I updated it to just filter out a bunch of punctuation now. I think it's probably better to be more aggressive with the filtering as substitutions are weaker than blank characters since they can only be used to copy people who use a specific character in their name.
Something like this might be useful as an early warning for notifying the user that it looks as if someone is trying to copy another players name. Then the user can double check to see if it's a bot and add them to their ban list if it is.
Btw, does anyone know if there is a way to change your name in TF2 without going through steam (possibly with some cheat command)? I tried to use the name console command but it just seems to be overwritten by your steam name. It would be useful to be able to change this while testing. EDIT: I figured out you can change the name of bots by using "bot -name "bots name"" when you are adding them. This is useful for testing as you can paste a bunch of unicode characters into the bots name and then see how they appear in-game.

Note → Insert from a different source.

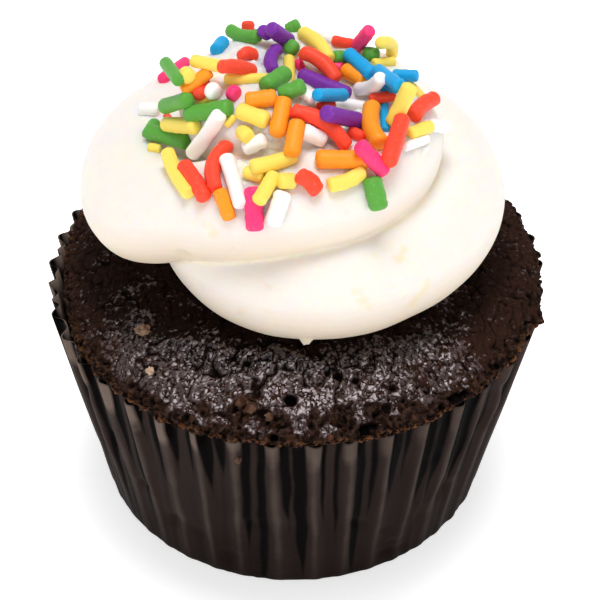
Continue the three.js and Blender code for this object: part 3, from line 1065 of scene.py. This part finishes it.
# %% Keep the outer skin
def read_mesh(mesh):
    """A mesh's points as an array, and its faces as lists."""
    points = np.empty(len(mesh.vertices) * 3)
    mesh.vertices.foreach_get("co", points)
    return points.reshape(-1, 3), [list(face.vertices) for face in mesh.polygons]


def outer_skin(points, faces):
    """Points and faces of the largest connected part of a mesh."""
    group = np.arange(len(points))
    corners = np.array([face[:4] if len(face) > 3 else face + face[-1:] for face in faces])
    while True:
        lowest = group[corners].min(axis=1)
        before = group.copy()
        for corner in range(4):
            np.minimum.at(group, corners[:, corner], lowest)
        group = group[group]
        if (group == before).all():
            break
    kept = group == np.bincount(group).argmax()
    renumbered = np.cumsum(kept) - 1
    kept_faces = [renumbered[face].tolist() for face in faces if kept[face[0]]]
    return points[kept], kept_faces


swirl_points, swirl_faces = outer_skin(*read_mesh(welded))
print("outer skin:", len(swirl_faces), "faces")

# %% [markdown]
# Buttercream from a smooth tip is never quite smooth. It has pinholes where air was whipped in,
# and a few marks of its own: a nick at the end of the upper turn, a short drip over the crust,
# and torn, lumpy patches on top where strands were pressed in.

# %% Place the marks on the frosting
# Place in the camera's frame in pixels, radius and height in millimetres: below 0 it is a pit.
TOUCHES = (
    (184, 254, 0.8, -0.5),
    (189, 259, 0.6, 0.3),
    (391, 287, 0.45, -0.25),
    (404, 299, 0.35, -0.2),
    (270, 285, 0.4, -0.2),
    (200, 286, 0.7, -0.14),
    (241, 315, 0.4, -0.2),
    (127, 214, 0.5, -0.16),
    (131, 223, 0.35, -0.14),
    (235, 249, 0.35, -0.12),
    (455, 214, 0.5, -0.15),
    (437, 300, 0.4, -0.15),
    (303.5, 338, 0.36, 0.7),
    (306.5, 338, 0.36, 0.4),
    (309.5, 338, 0.36, 0.7),
)
# Place in pixels and radius in millimetres of the torn patches.
TORN_PATCHES = ((305, 98, 3.0), (318, 132, 4.2), (268, 142, 3.6), (360, 100, 3.4), (420, 140, 2.6))
TORN_PATCHES += ((250, 60, 4.0), (320, 40, 3.0), (240, 172, 2.4), (345, 120, 3.0))

swirl_tree = BVHTree.FromPolygons(swirl_points.tolist(), swirl_faces)
touch_places = marks_on(swirl_tree, TOUCHES)
torn_places = marks_on(swirl_tree, TORN_PATCHES)
print("small marks:", len(touch_places), "torn patches:", len(torn_places))

# %% [markdown]
# Each point of the swirl is moved outwards by a slow swell, which a hand leaves in the rope, and
# by the marks near it. The drip is three such marks in a row, pushed out in place of in.

# %% Shape the frosting's surface
SWELLS, SWELL_SIZE = 0.16 * MM, 6.5 * MM
TORN_LUMPS, TORN_SIZES = 0.8 * MM, (1.3 * MM, 0.6 * MM)
TOUCH_REACH = 2.5  # radii of a mark beyond which it isn't felt


def frosting_push(place):
    """How far the frosting's skin moves outwards at a place."""
    push = SWELLS * noise.noise(place / SWELL_SIZE)
    for centre, radius, height in touch_places:
        apart = (place - centre).length / radius
        if apart < TOUCH_REACH:
            push += height * math.exp(-apart * apart)
    torn = 0.0
    for centre, radius in torn_places:
        torn = max(torn, 1 - (place - centre).length / radius)
    if torn > 0:
        broad, fine = (abs(noise.noise(place / size)) for size in TORN_SIZES)
        push += TORN_LUMPS * min(1.0, 2.5 * torn) * (broad + 0.6 * fine - 0.2)
    return push


swirl_mesh = bpy.data.meshes.new("swirl_normals")
swirl_mesh.from_pydata(swirl_points.tolist(), [], swirl_faces)
swirl_normals = [vertex.normal.copy() for vertex in swirl_mesh.vertices]
frosting_points = [
    place + frosting_push(place) * normal
    for place, normal in zip((Vector(point) for point in swirl_points), swirl_normals)
]
frosting_tree = BVHTree.FromPolygons(frosting_points, swirl_faces)
print("frosting is", round(max(point.z for point in frosting_points) / MM, 1), "mm high")

# %% [markdown]
# The finish paints a warm shade into the creases and a browner shade onto the undersides, so it
# needs to know where both are. A point in a crease lies below the mean of its surroundings, so the
# mesh is evened out many times, each point moving to the mean of its neighbours, and the way back to
# the real surface is the depth of the crease. The undersides are found from the way they face.

# %% Find the creases and the undersides
CREASE_ROUNDS = 24
UNDERSIDE_STARTS, UNDERSIDE_RANGE = 0.25, 0.75  # in the upward part of the facing


def sunken(mesh, points, normals):
    """How far each point of a mesh lies below the mean of its surroundings."""
    ends = np.empty(2 * len(mesh.edges), dtype=np.int32)
    mesh.edges.foreach_get("vertices", ends)
    start, end = ends[0::2], ends[1::2]
    neighbours = np.bincount(ends, minlength=len(points))
    even = points
    for _ in range(CREASE_ROUNDS):
        sums = [
            np.bincount(start, even[end, axis], len(points))
            + np.bincount(end, even[start, axis], len(points))
            for axis in range(3)
        ]
        even = np.stack(sums, axis=-1) / neighbours[:, None]
    return ((even - points) * normals).sum(axis=1)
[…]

This is unnecessary now due to this update: https://www.teamfortress.com/post.php?id=85643
This is unnecessary now due to this update: https://www.teamfortress.com/post.php?id=85643
* Added a ConVar to control players changing their name during a match -tf_allow_player_name_change: default is 1 -Matchmaking servers will set this to 0
The change is still needed. Before the cvar was added players were already unable to change names while inside a match by normal means, this cvar was just made so community servers could allow the functionally back if they so desired
You are still able to steal a player's name easily by looking up the valve casual server you are about to connect to using the SteamAPI, which lists the in-game usernames of the players currently connected, then tell the game your name is the same as one of them (besides an invisible character) once you ate connecting. This lets you steal the name of a player without ever having to change your name while connected and its the way name stealing bots have been doing it for a long time
If possible, detect if a bot has stolen YOUR name and prioritize kicking that bot.